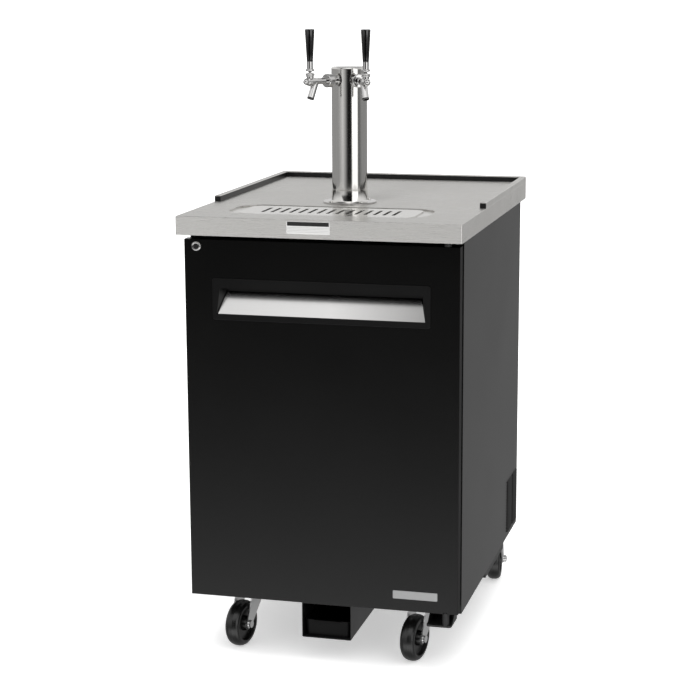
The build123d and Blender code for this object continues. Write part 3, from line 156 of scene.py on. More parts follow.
def brushed(name, base, roughness, along, anisotropy=0.6, depth=0.00001):
    """Metal with fine parallel scratches along one axis; the depth is in metres."""
    mat = new_material(name, base, roughness, 1.0, Anisotropic=anisotropy)
    surface = node(mat, "ShaderNodeNewGeometry")
    across = node(mat, "ShaderNodeVectorMath")
    across.operation = "CROSS_PRODUCT"
    across.inputs[1].default_value = [1.0 if axis == along else 0.04 for axis in range(3)]
    link(mat, surface.outputs["Normal"], across.inputs[0])
    link(mat, across.outputs["Vector"], shader_of(mat).inputs["Tangent"])
    stretch = [1.0 if axis == along else scratch_stretch for axis in range(3)]
    scratches = stretched_noise(mat, stretch, scratch_scale, 4.0, 0.65)
    clouds = stretched_noise(mat, (1, 1, 1), cloud_scale, 3.0)
    mixed = node(mat, "ShaderNodeMath")
    mixed.operation = "MULTIPLY_ADD"
    mixed.inputs[1].default_value = cloud_share
    link(mat, clouds.outputs["Fac"], mixed.inputs[0])
    link(mat, scratches.outputs["Fac"], mixed.inputs[2])
    rough_low, rough_high = roughness - smoother, roughness + rougher
    share = mixed.outputs["Value"]
    rough = remap(mat, share, rough_low, rough_high, least_mixed, most_mixed)
    link(mat, rough, shader_of(mat).inputs["Roughness"])
    light = [min(1.0, channel * scratch_light) for channel in base]
    dark = [channel * scratch_dark for channel in base]
    tint(mat, scratches.outputs["Fac"], dark, light)
    bump_from(mat, scratches.outputs["Fac"], depth)
    return mat


def grained(name, base, roughness, grain_scale, depth, lift, drift=0.04, **sockets):
    """Coated or moulded surface: fine grain in the bump, slow drift in colour and gloss."""
    mat = new_material(name, base, roughness, 0.0, **sockets)
    grain = stretched_noise(mat, (1, 1, 1), grain_scale, 2.0, 0.5)
    clouds = stretched_noise(mat, (1, 1, 1), 4.0, 3.0)
    dark = [channel / lift for channel in base]
    light = [channel * lift for channel in base]
    tint(mat, clouds.outputs["Fac"], dark, light)
    rough = remap(mat, clouds.outputs["Fac"], roughness - drift, roughness + drift)
    link(mat, rough, shader_of(mat).inputs["Roughness"])
    bump_from(mat, grain.outputs["Fac"], depth)
    return mat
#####
--- What the exercise asks ---
Output all of the material exactly as written.

--- Answer to the task ---
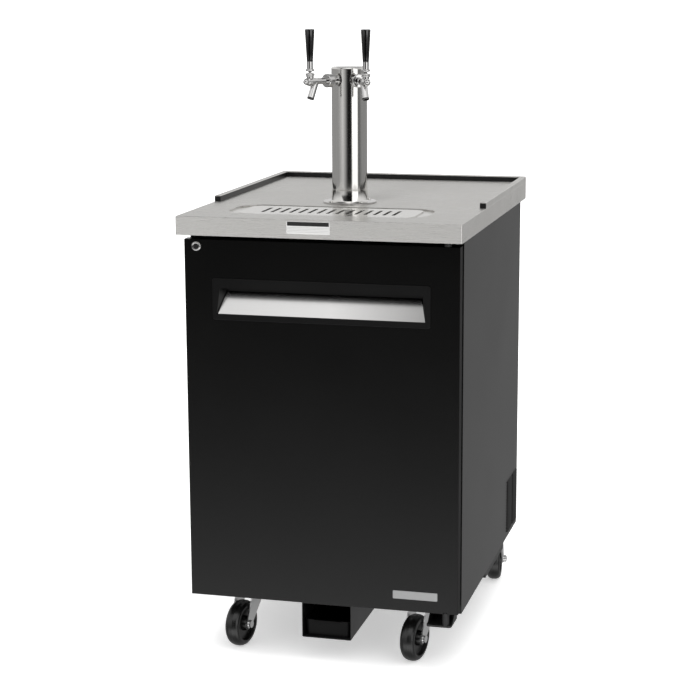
The build123d and Blender code for this object continues. Write part 3, from line 156 of scene.py on. More parts follow.
def brushed(name, base, roughness, along, anisotropy=0.6, depth=0.00001):
    """Metal with fine parallel scratches along one axis; the depth is in metres."""
    mat = new_material(name, base, roughness, 1.0, Anisotropic=anisotropy)
    surface = node(mat, "ShaderNodeNewGeometry")
    across = node(mat, "ShaderNodeVectorMath")
    across.operation = "CROSS_PRODUCT"
    across.inputs[1].default_value = [1.0 if axis == along else 0.04 for axis in range(3)]
    link(mat, surface.outputs["Normal"], across.inputs[0])
    link(mat, across.outputs["Vector"], shader_of(mat).inputs["Tangent"])
    stretch = [1.0 if axis == along else scratch_stretch for axis in range(3)]
    scratches = stretched_noise(mat, stretch, scratch_scale, 4.0, 0.65)
    clouds = stretched_noise(mat, (1, 1, 1), cloud_scale, 3.0)
    mixed = node(mat, "ShaderNodeMath")
    mixed.operation = "MULTIPLY_ADD"
    mixed.inputs[1].default_value = cloud_share
    link(mat, clouds.outputs["Fac"], mixed.inputs[0])
    link(mat, scratches.outputs["Fac"], mixed.inputs[2])
    rough_low, rough_high = roughness - smoother, roughness + rougher
    share = mixed.outputs["Value"]
    rough = remap(mat, share, rough_low, rough_high, least_mixed, most_mixed)
    link(mat, rough, shader_of(mat).inputs["Roughness"])
    light = [min(1.0, channel * scratch_light) for channel in base]
    dark = [channel * scratch_dark for channel in base]
    tint(mat, scratches.outputs["Fac"], dark, light)
    bump_from(mat, scratches.outputs["Fac"], depth)
    return mat


def grained(name, base, roughness, grain_scale, depth, lift, drift=0.04, **sockets):
    """Coated or moulded surface: fine grain in the bump, slow drift in colour and gloss."""
    mat = new_material(name, base, roughness, 0.0, **sockets)
    grain = stretched_noise(mat, (1, 1, 1), grain_scale, 2.0, 0.5)
    clouds = stretched_noise(mat, (1, 1, 1), 4.0, 3.0)
    dark = [channel / lift for channel in base]
    light = [channel * lift for channel in base]
    tint(mat, clouds.outputs["Fac"], dark, light)
    rough = remap(mat, clouds.outputs["Fac"], roughness - drift, roughness + drift)
    link(mat, rough, shader_of(mat).inputs["Roughness"])
    bump_from(mat, grain.outputs["Fac"], depth)
    return mat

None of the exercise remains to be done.